Written task: Below is a listing; copy all of it exactly.

Collected data:
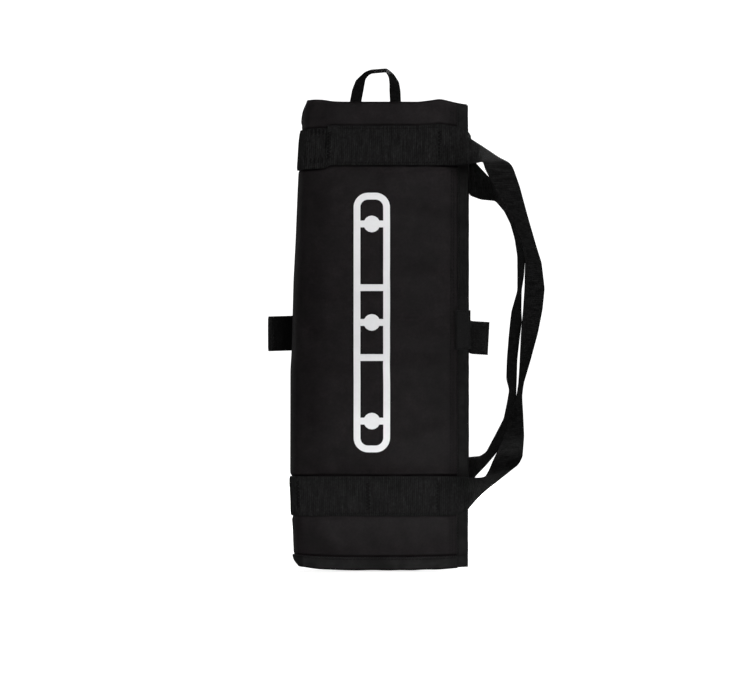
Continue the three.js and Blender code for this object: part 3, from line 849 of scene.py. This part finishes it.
def strap_edges(s, z, width, lift, drop=0.0):
    return skin(s, z + width / 2 + drop, lift), skin(s, z - width / 2 + drop, lift)


def edge_lines(stations, width, lean):
    """Each station is outer edge x, z, inner edge x, z and middle depth; the rest of the width is depth."""
    outer, inner = [], []
    for ox, oz, ix, iz, y in stations:
        seen = min(width, math.hypot(ox - ix, oz - iz))
        deep = lean * math.sqrt(width ** 2 - seen ** 2) / 2
        outer.append((ox, y + deep, oz))
        inner.append((ix, y - deep, iz))
    return np.array(outer), np.array(inner)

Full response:
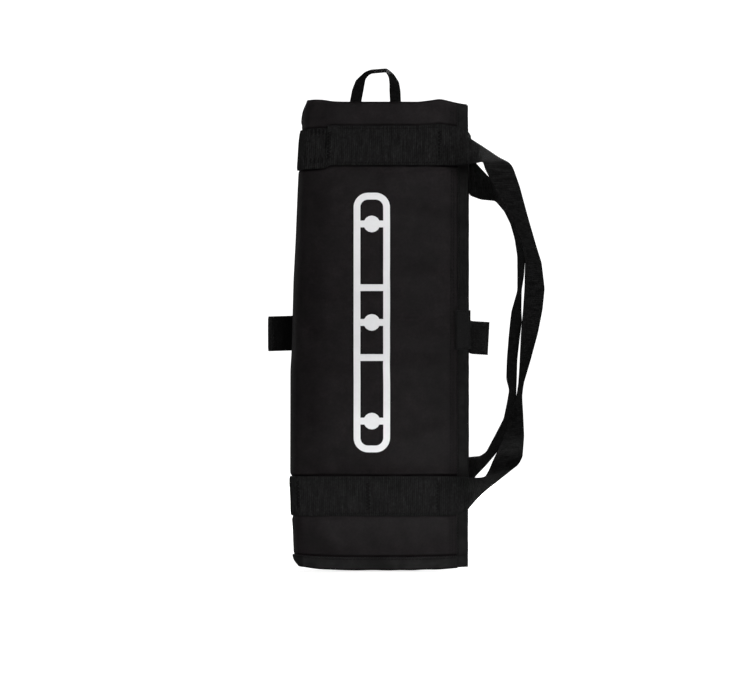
Continue the three.js and Blender code for this object: part 3, from line 849 of scene.py. This part finishes it.
def strap_edges(s, z, width, lift, drop=0.0):
    return skin(s, z + width / 2 + drop, lift), skin(s, z - width / 2 + drop, lift)


def edge_lines(stations, width, lean):
    """Each station is outer edge x, z, inner edge x, z and middle depth; the rest of the width is depth."""
    outer, inner = [], []
    for ox, oz, ix, iz, y in stations:
        seen = min(width, math.hypot(ox - ix, oz - iz))
        deep = lean * math.sqrt(width ** 2 - seen ** 2) / 2
        outer.append((ox, y + deep, oz))
        inner.append((ix, y - deep, iz))
    return np.array(outer), np.array(inner)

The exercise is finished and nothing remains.